DESCRIPTION OF THE TASK:
Your task is to quote the listing below exactly, beginning with its first line and ending on the line bearing "return [(u +".

SUPPLIED DATA:
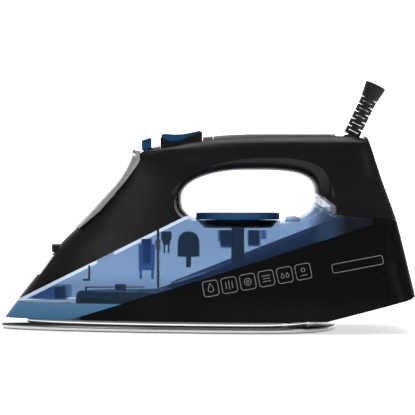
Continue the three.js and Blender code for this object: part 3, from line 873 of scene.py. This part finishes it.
def make_marks():
    """Six plain outlined symbols with no lettering, and an empty rounded frame, on the near side."""
    def shift(loop, by):
        return [(u + by[0], v + by[1]) for u, v in loop]

    def bar(u, v, w, h):
        outer = round_box(w, h, min(w, h) * 0.45, 2)
        return shift(outer, (u, v)), shift([(a * 0.2, b * 0.2) for a, b in outer], (u, v))
    symbols = [
        [shape_outline(2.2, 28, (0, -0.5), 0.4, 0.9)],
        [bar(-2.2, 0, 0.45, 5), bar(0, 0, 0.45, 6.2), bar(2.2, 0, 0.45, 5)],
        [shape_outline(2.6, 28, (0, 0), 0.4), shape_outline(1.1, 20, (0, 0), 0.4)],
        [bar(0, 2, 6, 0.45), bar(0, 0, 4.6, 0.45), bar(0, -2, 6, 0.45)],
        [shape_outline(1.3, 22, (-1.7, -0.8), 0.35, 0.9), shape_outline(1.3, 22, (1.7, -0.8), 0.35, 0.9)],
        [shape_outline(1.5, 22, (0, 1.1), 0.4), bar(0, -2.6, 5, 0.45)],
    ]
    parts = []
    for i, symbol in enumerate(symbols):
        at = (2.3 + 13.12 * i, 31.8 + 2.4 * i)
        parts.append(printed("mark", at, [frame_outline(11.2, 11.2, 2.2, 0.42)] + symbol))
    parts.append(printed("mark", (106.7, 48.9), [frame_outline(37.4, 6.6, 1.8, 0.42)]))
    return merged("side_marks", parts)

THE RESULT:
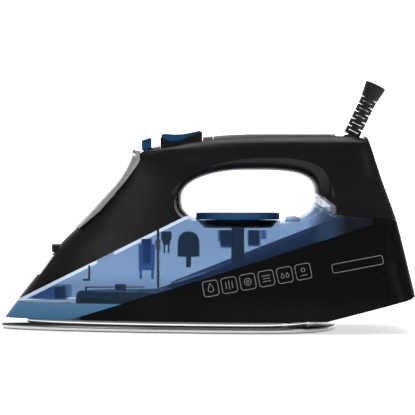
Continue the three.js and Blender code for this object: part 3, from line 873 of scene.py. This part finishes it.
def make_marks():
    """Six plain outlined symbols with no lettering, and an empty rounded frame, on the near side."""
    def shift(loop, by):
        return [(u + by[0], v + by[1]) for u, v in loop]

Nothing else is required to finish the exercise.